PdM といっても、その価値の定義は組織や業種業態によって様々ですが、マーケター、デザイナー、エンジニアといった各専門職に比べ、一般的には理解されづらいもののようで、その価値を理解してもらうことは、簡単ではないでしょう。
そのためか、PdM について中間コスト的な印象を持たれたり、PdM を配置した方が生産性が上がる状況下でも PdM が配置されていなかったりというケースによく出会います。

ただし、スタートアップのような(資金的・人的)リソースに余裕がない場合、あるいは数人規模のチームの場合においては、PdM に特化した人材は必ずしも必要はないと考えますが、しかしそのような場面でも、明確な意識ないものの、社長等が PdM 的な役割を実は担っていた、というようなケースはよく見かけます。

PdM の価値を一言でいうと、各時間軸における「プロダクトやプロダクトチームの相互生産性の最大化」といえるでしょう。
(※相互生産性の解説については、この投稿のテーマから外れるため、今後予定している PdM 編の他の投稿でご紹介していきます。)
相互生産性を低下させる阻害要因を取り除き、より効率的に時間軸を意識した相互生産性の向上のためのあらゆる方法を PdM はとるべきでしょう。

PdM の効果を可視化、定量化する方法はいくつもありますが、その中でも KPI を紐づけた指標を掲げ、その達成度合いを測るのが一番わかりやすいでしょう。

また、組織の状態によっては、可視化しづらい PdM の取り組みもたくさんあると思います。
例えば、プロダクト開発の停滞が課題だった場合には、施策実施数を月次対比して可視化したり、プロダクトチームのワークエンゲージメントや主体性が課題の場合には、メンバー提起の施策採択数を月次対比して可視化するなど、PdM の取り組みの効果が理解されづらいからこそ、しっかり可視化を進めていくことをオススメします。

(※更なる詳細については、この投稿のテーマから外れるため、今後予定している PdM 編の他の投稿でご紹介していきます。

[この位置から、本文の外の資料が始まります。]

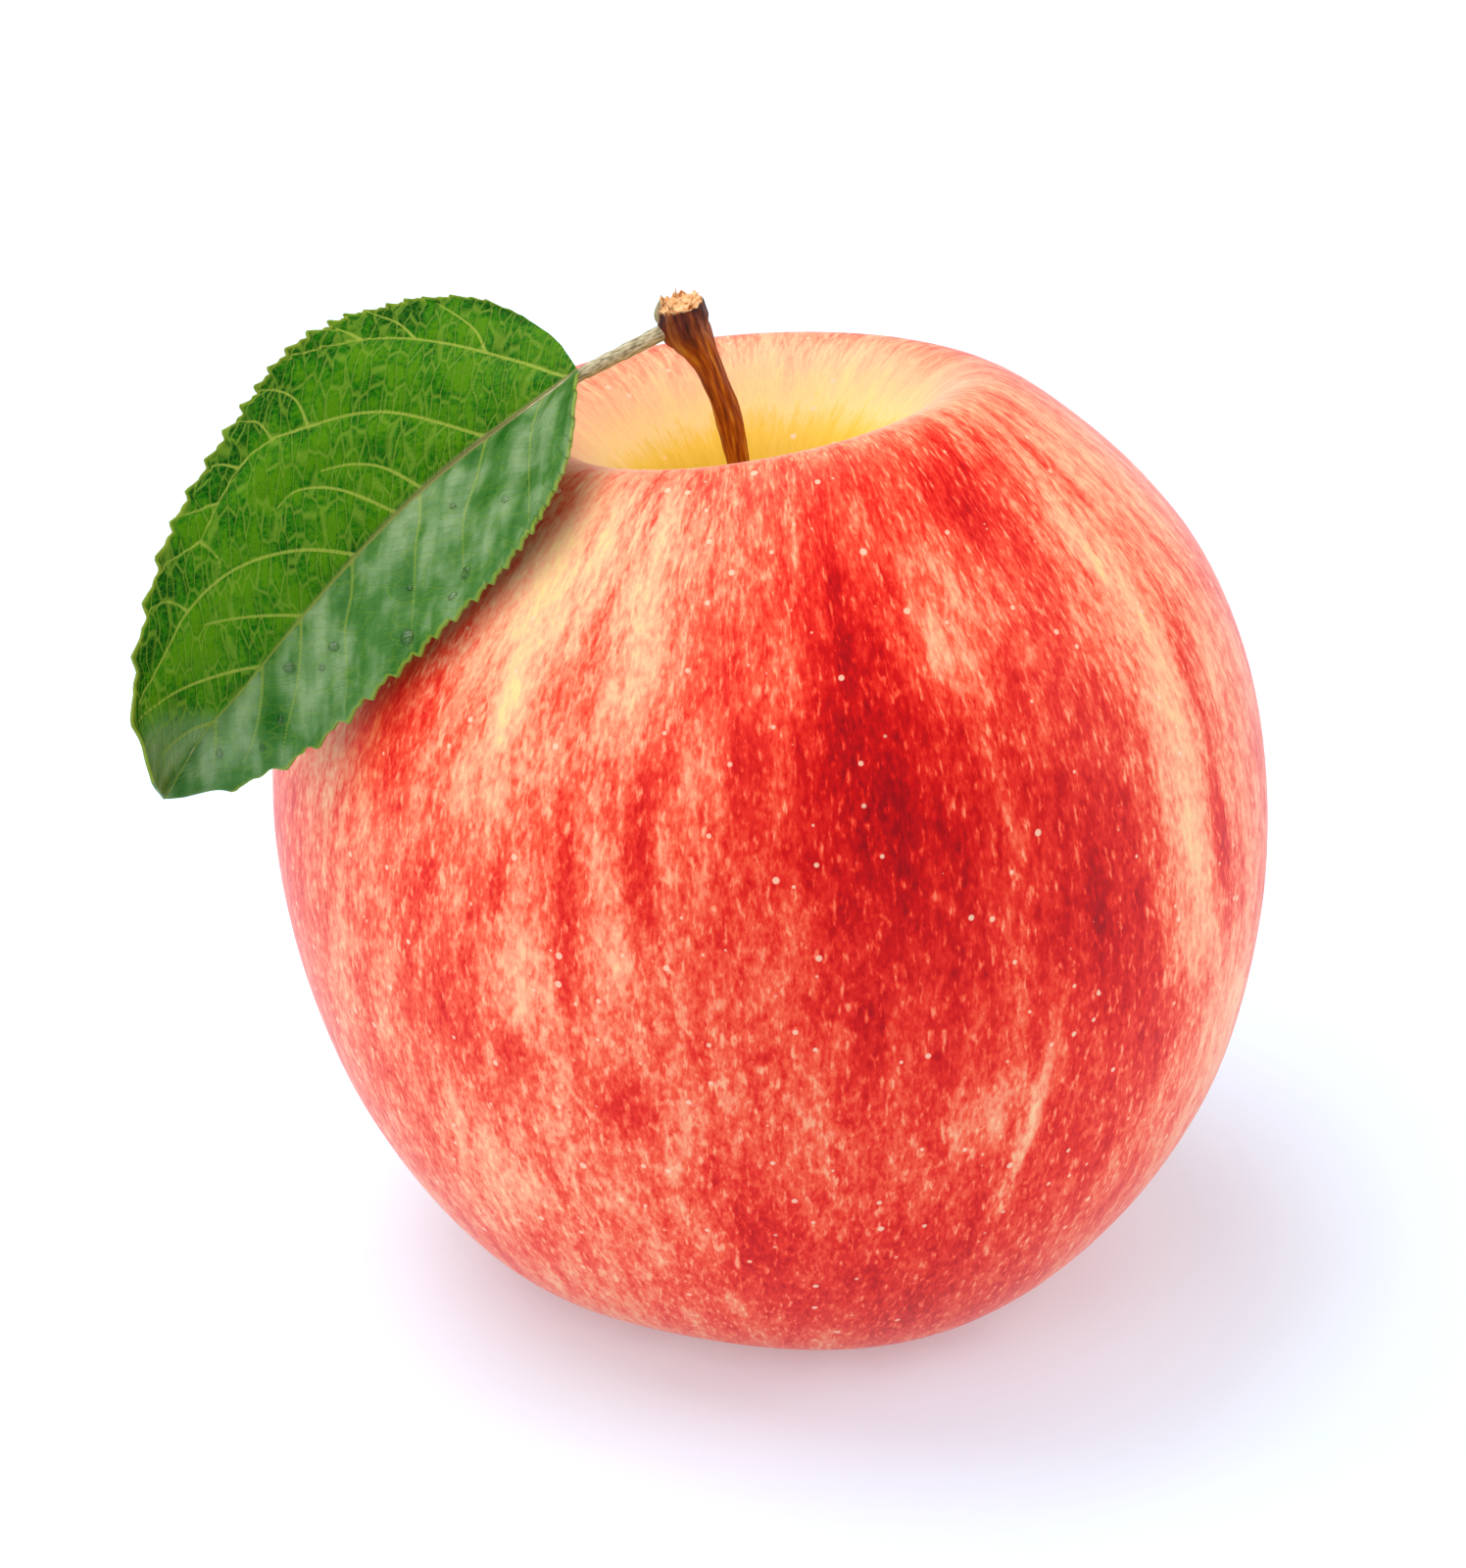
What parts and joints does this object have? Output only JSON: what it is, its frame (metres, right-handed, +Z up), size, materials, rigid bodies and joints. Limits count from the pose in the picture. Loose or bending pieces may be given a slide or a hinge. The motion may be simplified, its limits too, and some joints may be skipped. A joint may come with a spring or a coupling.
{
  "type": "apple",
  "caption": "Ripe red and yellow apple with its woody stem, a single toothed green leaf on a stalk, and a dried calyx in the basin underneath.",
  "frame": {"origin": "on the resting surface, under the middle of the bounding box, leaf included", "axes": "+Z up, away from the surface the apple stands on; +X towards the side opposite the leaf, which hangs over the -X side and a little towards -Y"},
  "size_m": [0.0871, 0.0806, 0.0795],
  "materials": {
    "apple_skin": "waxy apple skin, red over yellow, softly glossy",
    "stem_wood": "thin woody stem, matt brown bark",
    "leaf_green": "fresh green leaf, thin and flexible, faint sheen",
    "dried_calyx": "dried papery sepals and stamens, matt"
  },
  "bodies": {
    "root": {"fruit": "apple_skin", "stem": "stem_wood", "leaf": "leaf_green", "sepal_1": "dried_calyx", "sepal_2": "dried_calyx", "sepal_3": "dried_calyx", "sepal_4": "dried_calyx", "sepal_5": "dried_calyx", "stamen_tuft": "dried_calyx"}
  },
  "joints": []
}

)

9. まとめ

この投稿では「PdM の広義」の解説の他に、「PdM の範囲、役割、価値」など、 PdM に関する大まかなポイントを、これまでの私自身の経験をもとにご紹介しました。

特に、SaaS 企業や、Web プラットフォーム企業では、PdM ポジションが確立してきていますが、PdM について「組織にフィットした最善の定義」をし、適正に配置することで、組織にとってより有益性を高めてくれるポジションであるということを、少しでもご理解いただければ幸いです。

また、PdM の役割は多岐に渡りますが、特に「思考特性の違い」によるプロダクトチームの課題については、(程度はありますが)どの組織でも共通して抱えている傾向にありますので、これをきっかけに少しでも解決が進むことを願いつつ、この投稿が、PdM の価値の理解、PdM の普及、PdM 議論の発展、そして世の中のプロダクトのグロースに少しでもお役に立てれば幸いです。